Dr. Peter Heffernan, CEO Marine Institute said:
“The European Action Plan reflects the importance of the oceans impact on our daily lives and the urgent need to better understand our oceans in order manage them responsibly to generate benefits for all citizens. It’s a very welcome initiative and consistent with initiatives already underway here in Ireland such as Harnessing Our Ocean Wealth - An Integrated Marine Plan for Ireland, which aims to increase the turnover from our ocean economy to exceed €6.4bn by 2020.”
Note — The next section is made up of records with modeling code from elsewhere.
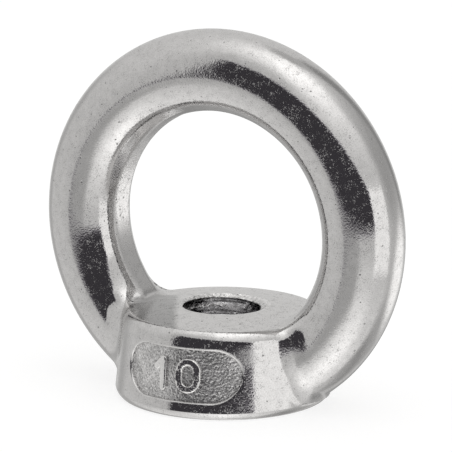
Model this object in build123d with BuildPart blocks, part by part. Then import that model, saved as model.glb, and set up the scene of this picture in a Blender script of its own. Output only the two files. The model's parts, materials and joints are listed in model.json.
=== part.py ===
"""Lifting eye nut, M10: one stainless casting, faced, rimmed and tapped.

Millimetres, +Z up. The origin is the centre of the seating face, on the axis of
the thread. The ring stands in the XZ plane, and the recessed panel looks along -Y.
"""

import os
from math import radians, sqrt, tan

from build123d import *

# ---- Driving dimensions (mm and degrees) ----------------------------------

# Ring
ring_outer_diameter = 45.0
section_diameter = 9.34  # of the ring's round section
land_width = 3.0  # flat trimmed round the inside of the ring
foot_margin = 2.39  # from the inner side of each leg, at the top of the collar, out to its wall

# Collar
collar_height = 9.74
collar_diameter = 25.0  # cast wall, carried down to the seating plane
wall_draft = 6.0  # the wall leans in towards the top
shoulder_radius = 2.0  # cast rounding between wall and top
facing_stock = 0.17  # machined off the top, so that the shoulder ends in an edge
leg_fillet = 3.0  # blend between the ring's legs and the collar

# Turned rim round the seating face
rim_inset = 0.6
rim_height = 0.85
rim_radius = 1.5

# Recessed panel in the front of the collar, measured over its rounded lip
panel_width = 14.2
panel_height = 6.35
panel_depth = 0.35
panel_lip_radius = 0.25
panel_shift = 0.5  # towards +X

# Threaded bore, made at the minor diameter of the thread
thread_diameter = 10.0
thread_pitch = 1.5
countersink_margin = 0.25  # the countersink is wider than the thread by this all round
countersink_angle = 120.0

# ---- Derived values -------------------------------------------------------

collar_radius = collar_diameter / 2
cast_height = collar_height + facing_stock
clear = ring_outer_diameter  # a length that reaches past everything


def wall_radius(height):
    """Radius of the collar's drafted wall at a height above the seat."""
    return collar_radius - height * tan(radians(wall_draft))


ring_outer_radius = ring_outer_diameter / 2
section_radius = section_diameter / 2
ring_mean_radius = ring_outer_radius - section_radius
eye_radius = ring_mean_radius - sqrt(section_radius**2 - (land_width / 2) ** 2)

# The inner sides of the legs meet the top of the collar at this radius, and that
# sets the height of the ring.
foot_radius = wall_radius(collar_height) - foot_margin
ring_centre_height = collar_height + sqrt(eye_radius**2 - foot_radius**2)

# The blank runs on below the seat until it has swallowed the bottom of the ring
# and the blend round it, and the seat is cut through them all.
blank_bottom = min(ring_centre_height - ring_outer_radius, 0) - leg_fillet

seat_radius = collar_radius - rim_inset
panel_centre_height = collar_height / 2

# An ISO metric thread's minor radius lies 5/8 of the height of a sharp
# 60-degree thread inside its major radius.
sharp_thread_height = thread_pitch * sqrt(3) / 2
bore_radius = thread_diameter / 2 - 5 / 8 * sharp_thread_height
countersink_radius = thread_diameter / 2 + countersink_margin


# ---- Panel cutter ---------------------------------------------------------
# A slot-shaped punch that comes in along Y and stops on a floor that follows the
# collar's wall. It is smaller than the panel by the lip that is rounded later.

with BuildPart() as panel_cutter:
    with BuildSketch(Plane.XZ):
        with Locations((panel_shift, panel_centre_height)):
            SlotOverall(panel_width - 2 * panel_lip_radius, panel_height - 2 * panel_lip_radius)
    extrude(amount=collar_radius)
    with BuildSketch(Plane.XZ):
        with BuildLine():
            Polyline(
                (0, 0),
                (wall_radius(0) - panel_depth, 0),
                (wall_radius(cast_height) - panel_depth, cast_height),
                (0, cast_height),
                close=True,
            )
        make_face()
    revolve(axis=Axis.Z, mode=Mode.SUBTRACT)

# ---- Eye nut --------------------------------------------------------------

with BuildPart() as eye_nut:
    # Collar blank: a drafted wall, a rounded shoulder, and the top already faced.
    with BuildSketch(Plane.XZ) as collar_profile:
        with BuildLine():
            Polyline(
                (0, blank_bottom),
                (wall_radius(blank_bottom), blank_bottom),
                (wall_radius(cast_height), cast_height),
                (0, cast_height),
                close=True,
            )
        make_face()
        top_corners = collar_profile.vertices().group_by(Axis.Y)[-1]
        fillet(top_corners.sort_by(Axis.X)[-1], shoulder_radius)
        with Locations((0, collar_height)):
            Rectangle(clear, clear, align=(Align.CENTER, Align.MIN), mode=Mode.SUBTRACT)
    revolve(axis=Axis.Z)

    # Ring: a round section, trimmed flat on its inner side.
    with BuildSketch(Plane.XY.offset(ring_centre_height)):
        with Locations((ring_mean_radius, 0)):
            Circle(section_radius)
        Rectangle(2 * eye_radius, section_diameter, mode=Mode.SUBTRACT)
    revolve(axis=Axis((0, 0, ring_centre_height), (0, 1, 0)))

    # The legs of the ring flow into the collar all the way round.
    fillet(eye_nut.edges(Select.NEW), leg_fillet)

    # Seat and rim are turned: what lies below the seat or outside the rim goes,
    # with the foot of each blend.
    with BuildSketch(Plane.XZ):
        with BuildLine():
            rim = RadiusArc((seat_radius, 0), (wall_radius(rim_height), rim_height), -rim_radius)
            Polyline(rim @ 1, (clear, rim_height), (clear, -clear), (0, -clear), (0, 0), rim @ 0)
        make_face()
    revolve(axis=Axis.Z, mode=Mode.SUBTRACT)

    # Recessed panel with its rounded lip.
    add(panel_cutter.part, mode=Mode.SUBTRACT)
    fillet(eye_nut.edges(Select.NEW), panel_lip_radius)

    # Bore, countersunk from both faces.
    with Locations((0, 0, collar_height), Location((0, 0, 0), (180, 0, 0))):
        CounterSinkHole(
            radius=bore_radius,
            counter_sink_radius=countersink_radius,
            depth=collar_height,
            counter_sink_angle=countersink_angle,
        )

eye_nut.part.label = "eye_nut"
os.makedirs("parts", exist_ok=True)
export_step(eye_nut.part, "parts/eye_nut.step")
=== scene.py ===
"""Lifting eye nut, M10, in polished cast stainless steel.

The shape is one signed field in millimetres, negative inside the metal. The ring
and the collar are fields of their own, joined with a rolling-ball blend and then
cut by the panel, which holds raised figures, the turned foot and the bore. The field
is meshed on a grid, with its edges kept sharp, and put into Blender in metres in the
frame of the CAD part.
"""

from __future__ import annotations

import json
import logging
import math
from collections.abc import Callable
from dataclasses import dataclass, field, fields
from enum import Enum

import bpy
import numpy as np
from mathutils import Matrix, Vector

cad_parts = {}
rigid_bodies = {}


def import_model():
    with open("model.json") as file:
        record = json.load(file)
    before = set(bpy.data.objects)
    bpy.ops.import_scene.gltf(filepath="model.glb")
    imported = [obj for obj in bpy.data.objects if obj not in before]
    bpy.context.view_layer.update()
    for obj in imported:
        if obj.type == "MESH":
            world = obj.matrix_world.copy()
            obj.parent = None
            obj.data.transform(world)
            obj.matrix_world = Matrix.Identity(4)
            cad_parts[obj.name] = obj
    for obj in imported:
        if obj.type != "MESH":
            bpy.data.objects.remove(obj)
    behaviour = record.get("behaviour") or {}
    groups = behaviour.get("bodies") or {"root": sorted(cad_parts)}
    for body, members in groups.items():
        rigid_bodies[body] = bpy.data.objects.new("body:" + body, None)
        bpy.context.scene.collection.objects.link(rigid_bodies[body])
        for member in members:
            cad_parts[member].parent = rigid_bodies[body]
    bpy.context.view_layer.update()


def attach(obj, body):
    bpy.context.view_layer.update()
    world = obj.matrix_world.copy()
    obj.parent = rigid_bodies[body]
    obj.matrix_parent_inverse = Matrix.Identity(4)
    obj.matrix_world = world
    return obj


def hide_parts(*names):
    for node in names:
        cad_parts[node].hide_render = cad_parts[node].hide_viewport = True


LOG = logging.getLogger("eye_nut")
MM = 0.001  # metres in a millimetre
TINY = 1e-9  # keeps lengths that are divided by off nought
Array = np.ndarray
Span = tuple[float, float]
Stops = tuple[Span, ...]


def soft(value: Array, low: float, high: float) -> Array:
    """Go smoothly from 0 at low to 1 at high: 3 s^2 - 2 s^3 of the share s between."""
    share = np.clip((value - low) / (high - low), 0, 1)
    return share * share * (3 - 2 * share)


# ---- Fields ---------------------------------------------------------------


@dataclass
class Place:
    """Points to be measured, with the distance from the axis of the thread."""

    x: Array
    y: Array
    z: Array

    def __post_init__(self) -> None:
        """Work out the distance from the axis of the thread."""
        self.radius = np.maximum(np.hypot(self.x, self.y), TINY)


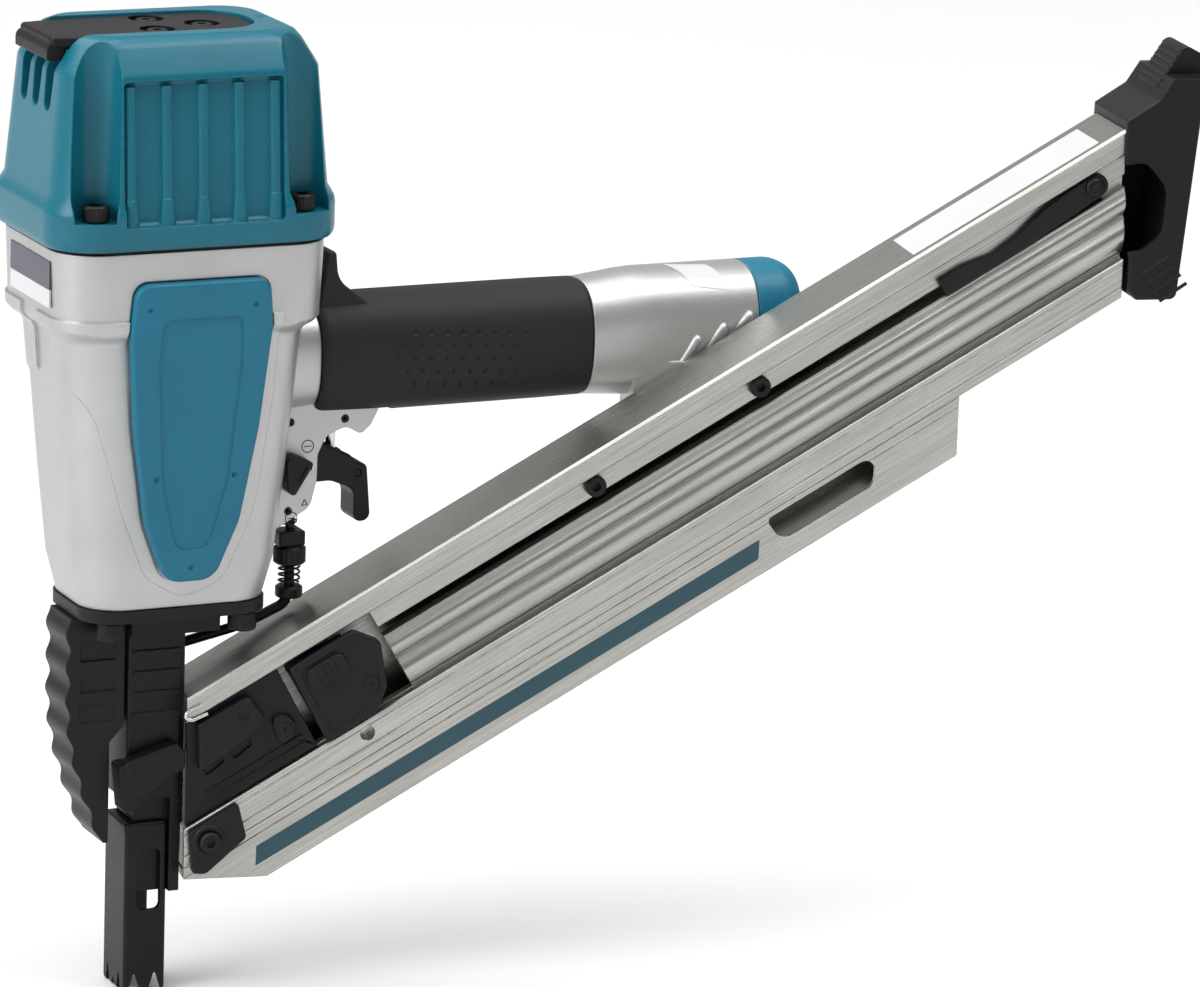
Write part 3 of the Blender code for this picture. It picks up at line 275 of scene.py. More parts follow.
def coil(place, centre, radius, wire_radius, low, high, turns):
    per_turn = 22
    points = []
    for k in range(turns * per_turn + 1):
        angle = math.tau * k / per_turn
        rise = low + wire_radius + (high - low - 2 * wire_radius) * k / (turns * per_turn)
        points.append((centre[0] + radius * math.cos(angle), centre[1] + radius * math.sin(angle), rise))
    return wire(place, points, wire_radius, sides=2)


def turned(place, profile, spot=(0, 0, 0), turn=Matrix.Identity(4), steps=48, closed=False, knurl=()):
    """A profile of (radius, height) turned about Z; rows in knurl get a fine tooth."""
    bm = bmesh.new()
    rows = []
    for row, (radius, height) in enumerate(profile):
        if radius < 1e-6:
            rows.append([bm.verts.new((0, 0, height))])
            continue
        ring = []
        for k in range(steps):
            reach = radius - (0.3 if row in knurl and k % 2 else 0.0)
            angle = math.tau * k / steps
            ring.append(bm.verts.new((reach * math.cos(angle), reach * math.sin(angle), height)))
        rows.append(ring)
    for low, high in list(zip(rows, rows[1:])) + ([(rows[-1], rows[0])] if closed else []):
        for i in range(steps):
            j = (i + 1) % steps
            corners = [low[i % len(low)], low[j % len(low)], high[j % len(high)], high[i % len(high)]]
            corners = list(dict.fromkeys(corners))
            if len(corners) > 2:
                bm.faces.new(corners)
    return solid(bm, place @ Matrix.Translation(Vector(spot) * MM) @ turn)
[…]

A key objective of the Blue innovation action plan is to create a digital map of the entire seabed of European waters by 2020. European Commissioner for Research and Innovation, Maire Geoghegan-Quinn cited Ireland and the INFOMAR programme as leader in seabed mapping in an article in SiliconRepublic.com :
“One very concrete thing we must do is get a better understanding of what lies beneath the oceans. This will, for instance, allow private companies and public authorities to cut the costs of surveys and to plan maritime investments more effectively. That is why we want to deliver a digital map of the entire seabed of European waters by 2020. We estimate this will be worth at least a €1bn a year. Ireland is already a leader in the area, as evidenced by the INFOMAR initiative.”
Such maps are also crucial for accurate localised models of climate change and forecasting.
Research and innovation across public and private sectors is central to driving future sustainable economic developments. Ireland’s marine researchers have been very successful in competing for research and development funding.
The opportunity for Irish marine researchers will be enhanced by the focus on blue growth in the new Horizon 2020 programme, with a specific €145 million budget for 2014-2015 alone, and further opportunities across the programme. There are also plans to look at the possibility of forming a Knowledge and Innovation Community made up of major players from the research, business and education community to (or KIC) for the blue economy after 2020.
The blue innovation action plan also proposes to set up a Blue Economy Business and Science Forum which will involve the private sector, scientists and NGOs to help shape the blue economy of the future and share ideas and results.
“Ireland’s marine plan has established similar forum – a ‘marine development task force’ to look at pushing opportunities and significantly moving the plan forward, ”explained Dr Heffernan.
All of this will mean more opportunities for Irish researchers and business to partner and support EU initiatives on marine economic development in line with our national integrated marine plan.”